The government of Ethiopia’s reformist Prime Minister, Abiy Ahmed has adopted a policy to introduce four additional working languages alongside Amharic in the horn of Africa nation. The new languages adopted include Afan Oromo, Afar, Somali, and Tigrigna. The five languages are Afroasiatic.
According to Befeqadu Z. Hailu, a former political prisoner and Head of the Centre for Advancement of Rights and Democracy in Ethiopia, “Introducing additional working languages is a commendable action.” He added that the decision has been long overdue.
Amharic, which is the official language of Ethiopia, is its second most spoken language. The language has more than 21 million native speakers and about 4 million second-language speakers, that is, 29 percent speakers in the country.
Meanwhile, the Afan Oromo speakers account for 34.4 percent of the population (about 35 million speakers), while Somali and Tigre speakers account for 6 percent with Afar recording 1.7
Ethiopia is a nation that is largely disturbed by internal conflicts which are mostly caused by tribal sentiments which later breeds ethnic extremism. The new working languages are expected to reduce ethnic extremism and play a role in nation-building and unity.
In a statement, the 43-year-old Prime Minister said that Amharic (has) played a big role in facilitating communications among Ethiopians. He added that in order to build a society that is integrated both politically and economically, introducing new working languages were very important. In his words, “The new languages would play a big role in uniting the country and further improve cultural ties among Ethiopians.”
While most people have welcomed the development as a step towards creating a sense of significance to the minority ethnic groups, a few others still express their scepticism.
“It might take more time considering the financial obligation the commitment requires,” reads an anonymous statement by a prominent member of Abiy’s Prosperity Party. Also commenting scepticism on the matter in a statement, the Oromo Liberation Front (OLF) said, “we still doubt the execution of the new policy and how is it going to be put into practice.”

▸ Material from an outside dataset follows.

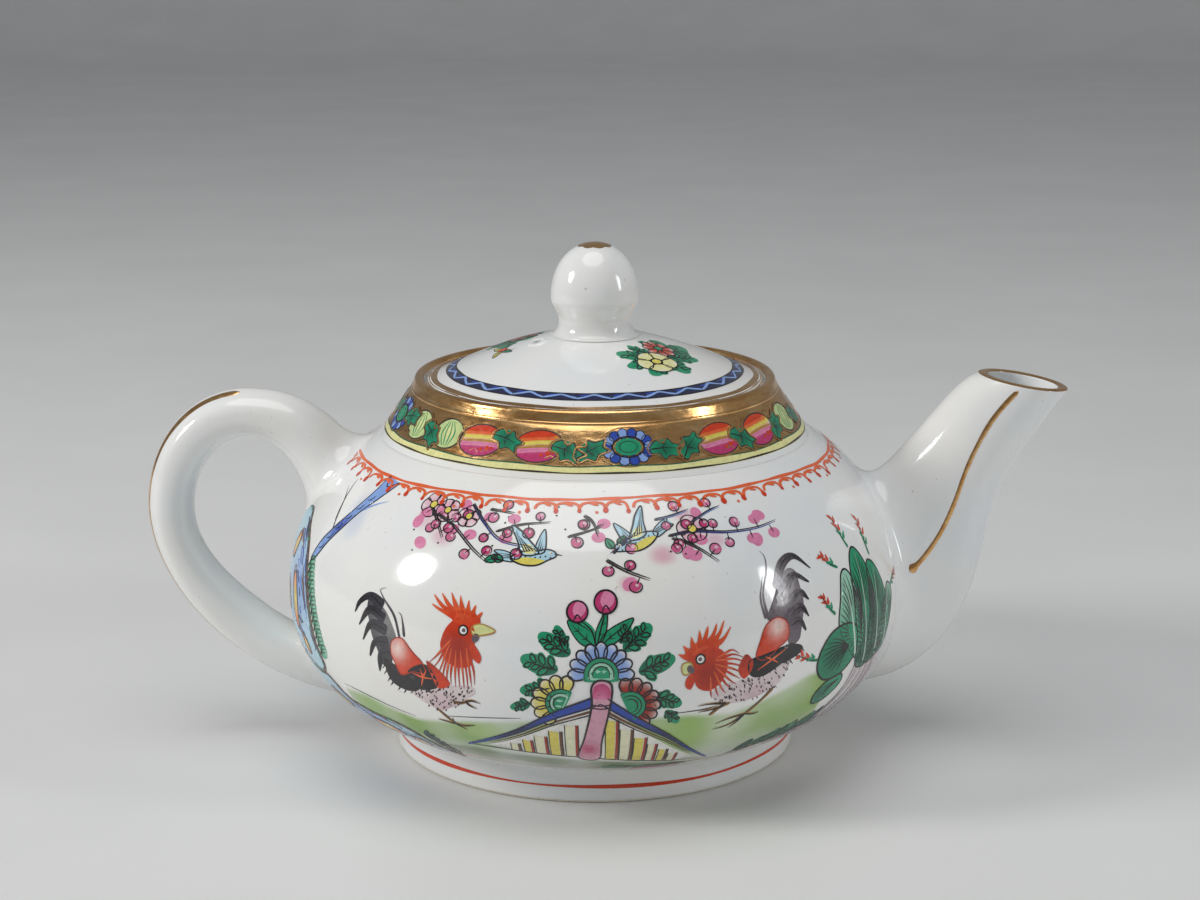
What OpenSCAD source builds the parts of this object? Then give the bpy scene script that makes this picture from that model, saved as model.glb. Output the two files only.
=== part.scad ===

Before Abiy took over the reins of power, OLF was tagged a terrorist group in Ethiopia.
Since April 2018, Abiy has implemented radical social-political changes ushered in an era of transformation for Ethiopia. Amongst the reforms since are the release of political prisoners, constructive engagement of opposition parties and radical economic, diplomatic policies, granting of amnesty to several individuals and groups, most of which were convicted of treason, charged for crimes against the constitutional order and armed struggle.
Most importantly, his decision to restore peace between the country and its neighbouring Eritrea after decades of bitter conflict was an important move that won him the Nobel Peace Prize in December 2019.